## THE PROBLEM:
Copy out each line exactly as it appears.

## DATA EXCERPT:
■ ■ ■ ■ ■ ■ ■

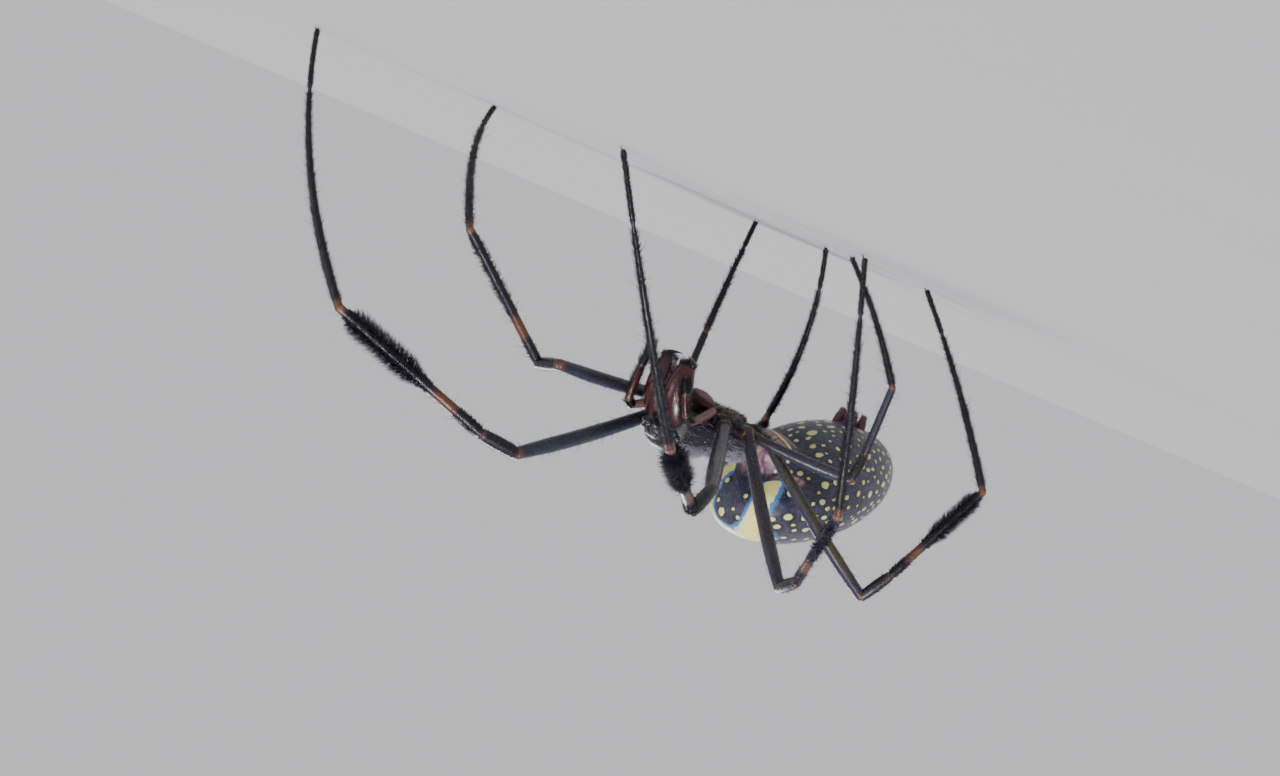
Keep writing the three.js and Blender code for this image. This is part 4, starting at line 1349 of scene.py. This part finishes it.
cones = [tinted(grown("mound", 24, 32, MOUND), "2c121b")]
spinner_coats = []
for ahead, apart, radius, reach in SPINNERETS:
    for side in (-1, 1):
        base = by_spinnerets(ahead, side * apart, 0.4)
        end = by_spinnerets(ahead * 1.05, side * apart * 0.8, -0.15 - reach)
        path = [base + (end - base) * t for t in CONE_SHAPE]
        cone = hook("cone", path, [radius * k for k in CONE_SHAPE.values()], 20)
        cones.append(tinted(cone, mix("541f2a", "6d4258", rng.random() * 0.5)))
        one = Plate(base, end, np.array([0, -1.0, 0]), 0, lambda t, r=radius: r * (1 - 0.5 * t))
        t, turn = rng.uniform(0.35, 0.98, 160), rng.uniform(-pi, pi, 160)
        point, radial, tangent = one.skin_at(t, turn)
        patch = np.stack([0.1 + 0.8 * t, 0.5 + 0.07 * ahead + side * 0.2 + turn * 0.02], -1)
        spinner_coats.append(coat(point, radial, tangent, 0.3, 0.01, "b59aa8", patch, lift=0.4))
finished(joined("spinneret_cones", cones), SOFT_SKIN, ["spinnerets"])
add_hairs("spinneret_hair", spinner_coats, DOWN)

# %% [markdown]
# ## Floor and light
# A wide pale floor meets pale air of nearly the same tone, so the horizon hardly shows. One broad
# soft light stands on the camera's side, a weaker one lower down, a third behind and a narrow one
# in front, which give the legs their lines of light.


# %% Floor and light
FLOOR_RADIUS = 6.0
AIR = 0.7
LAMPS = {
    "key_light": ((-0.85, -0.45, 0.75), 3.4, 16),
    "fill_light": ((0.35, -0.9, 0.15), 0.9, 30),
    "rim_light": ((0.7, 0.6, 0.5), 1.1, 20),
    "strip_light": ((-0.5, -0.8, 0.4), 0.9, 4),
}


def studio():
    deselect()
    bpy.ops.mesh.primitive_circle_add(vertices=128, radius=FLOOR_RADIUS, fill_type="NGON")
    floor = bpy.context.object
    floor.name = "floor"
    bpy.ops.object.mode_set(mode="EDIT")
    bpy.ops.mesh.inset(thickness=FLOOR_RADIUS * 0.98)
    bpy.ops.object.mode_set(mode="OBJECT")
    f = Finish("floor_paper", Roughness=0.95)
    tone = f.blend(f.noise(0.05, 2.0), (0.41, 0.413, 0.42), (0.425, 0.428, 0.435))
    floor.data.materials.append(f.wear(Base_Color=tone))
    floor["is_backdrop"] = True


def soft_sun(name, towards, power, spread):
    deselect()
    bpy.ops.object.light_add(type="SUN", location=Vector(towards) * 0.4)
    lamp = bpy.context.object
    lamp.name = name
    lamp.data.energy = power
    lamp.data.angle = math.radians(spread)
    lamp.rotation_euler = Vector(towards).to_track_quat("Z", "Y").to_euler()


studio()
for name, (towards, power, spread) in LAMPS.items():
    soft_sun(name, towards, power, spread)
world = bpy.data.worlds.new("studio_air")
bpy.context.scene.world = world
world.use_nodes = True
air = world.node_tree.nodes["Background"].inputs
air["Color"].default_value = (0.97, 0.98, 1.0, 1)
air["Strength"].default_value = AIR
print("lamps", len(LAMPS))

low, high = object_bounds()
print("visual box", [round(x, 4) for x in (*low, *high)])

■ ■ ■ ■ ■ ■ ■

## TASK RESULT:
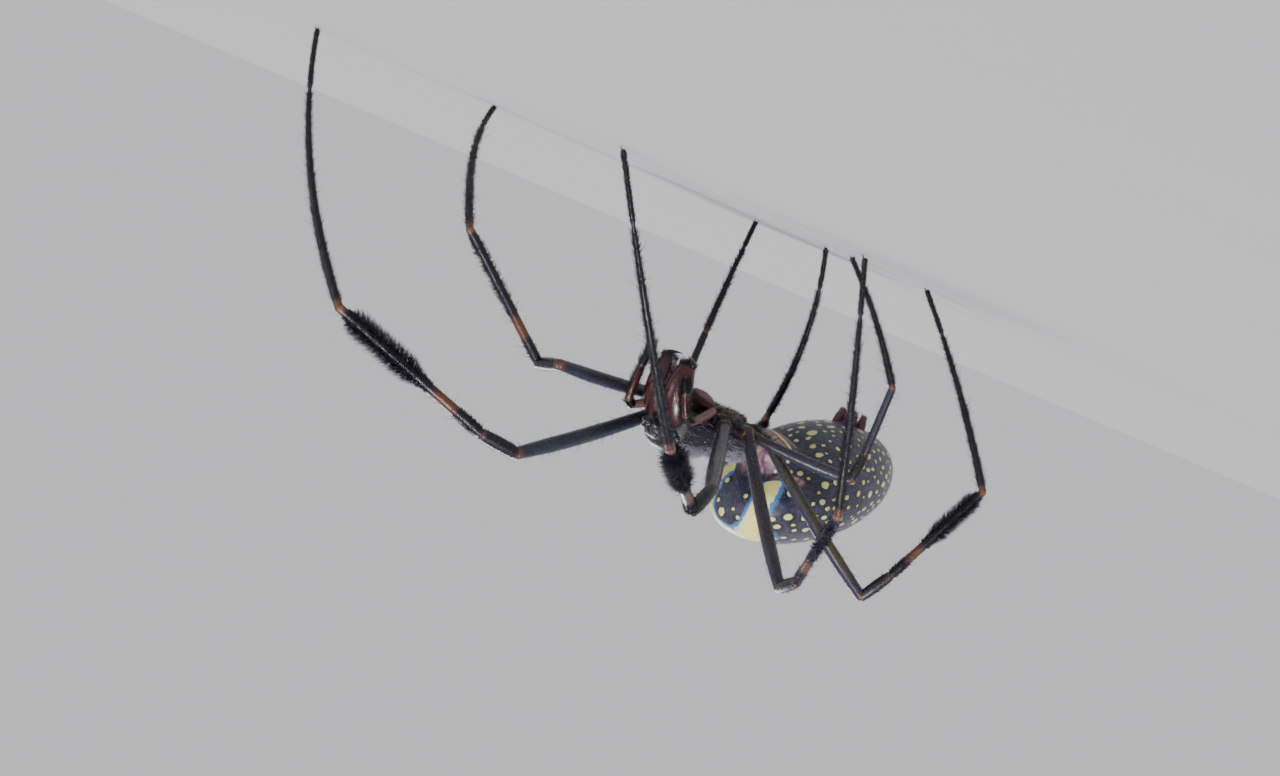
Keep writing the three.js and Blender code for this image. This is part 4, starting at line 1349 of scene.py. This part finishes it.
cones = [tinted(grown("mound", 24, 32, MOUND), "2c121b")]
spinner_coats = []
for ahead, apart, radius, reach in SPINNERETS:
    for side in (-1, 1):
        base = by_spinnerets(ahead, side * apart, 0.4)
        end = by_spinnerets(ahead * 1.05, side * apart * 0.8, -0.15 - reach)
        path = [base + (end - base) * t for t in CONE_SHAPE]
        cone = hook("cone", path, [radius * k for k in CONE_SHAPE.values()], 20)
        cones.append(tinted(cone, mix("541f2a", "6d4258", rng.random() * 0.5)))
        one = Plate(base, end, np.array([0, -1.0, 0]), 0, lambda t, r=radius: r * (1 - 0.5 * t))
        t, turn = rng.uniform(0.35, 0.98, 160), rng.uniform(-pi, pi, 160)
        point, radial, tangent = one.skin_at(t, turn)
        patch = np.stack([0.1 + 0.8 * t, 0.5 + 0.07 * ahead + side * 0.2 + turn * 0.02], -1)
        spinner_coats.append(coat(point, radial, tangent, 0.3, 0.01, "b59aa8", patch, lift=0.4))
finished(joined("spinneret_cones", cones), SOFT_SKIN, ["spinnerets"])
add_hairs("spinneret_hair", spinner_coats, DOWN)

# %% [markdown]
# ## Floor and light
# A wide pale floor meets pale air of nearly the same tone, so the horizon hardly shows. One broad
# soft light stands on the camera's side, a weaker one lower down, a third behind and a narrow one
# in front, which give the legs their lines of light.


# %% Floor and light
FLOOR_RADIUS = 6.0
AIR = 0.7
LAMPS = {
    "key_light": ((-0.85, -0.45, 0.75), 3.4, 16),
    "fill_light": ((0.35, -0.9, 0.15), 0.9, 30),
    "rim_light": ((0.7, 0.6, 0.5), 1.1, 20),
    "strip_light": ((-0.5, -0.8, 0.4), 0.9, 4),
}


def studio():
    deselect()
    bpy.ops.mesh.primitive_circle_add(vertices=128, radius=FLOOR_RADIUS, fill_type="NGON")
    floor = bpy.context.object
    floor.name = "floor"
    bpy.ops.object.mode_set(mode="EDIT")
    bpy.ops.mesh.inset(thickness=FLOOR_RADIUS * 0.98)
    bpy.ops.object.mode_set(mode="OBJECT")
    f = Finish("floor_paper", Roughness=0.95)
    tone = f.blend(f.noise(0.05, 2.0), (0.41, 0.413, 0.42), (0.425, 0.428, 0.435))
    floor.data.materials.append(f.wear(Base_Color=tone))
    floor["is_backdrop"] = True


def soft_sun(name, towards, power, spread):
    deselect()
    bpy.ops.object.light_add(type="SUN", location=Vector(towards) * 0.4)
    lamp = bpy.context.object
    lamp.name = name
    lamp.data.energy = power
    lamp.data.angle = math.radians(spread)
    lamp.rotation_euler = Vector(towards).to_track_quat("Z", "Y").to_euler()


studio()
for name, (towards, power, spread) in LAMPS.items():
    soft_sun(name, towards, power, spread)
world = bpy.data.worlds.new("studio_air")
bpy.context.scene.world = world
world.use_nodes = True
air = world.node_tree.nodes["Background"].inputs
air["Color"].default_value = (0.97, 0.98, 1.0, 1)
air["Strength"].default_value = AIR
print("lamps", len(LAMPS))

low, high = object_bounds()
print("visual box", [round(x, 4) for x in (*low, *high)])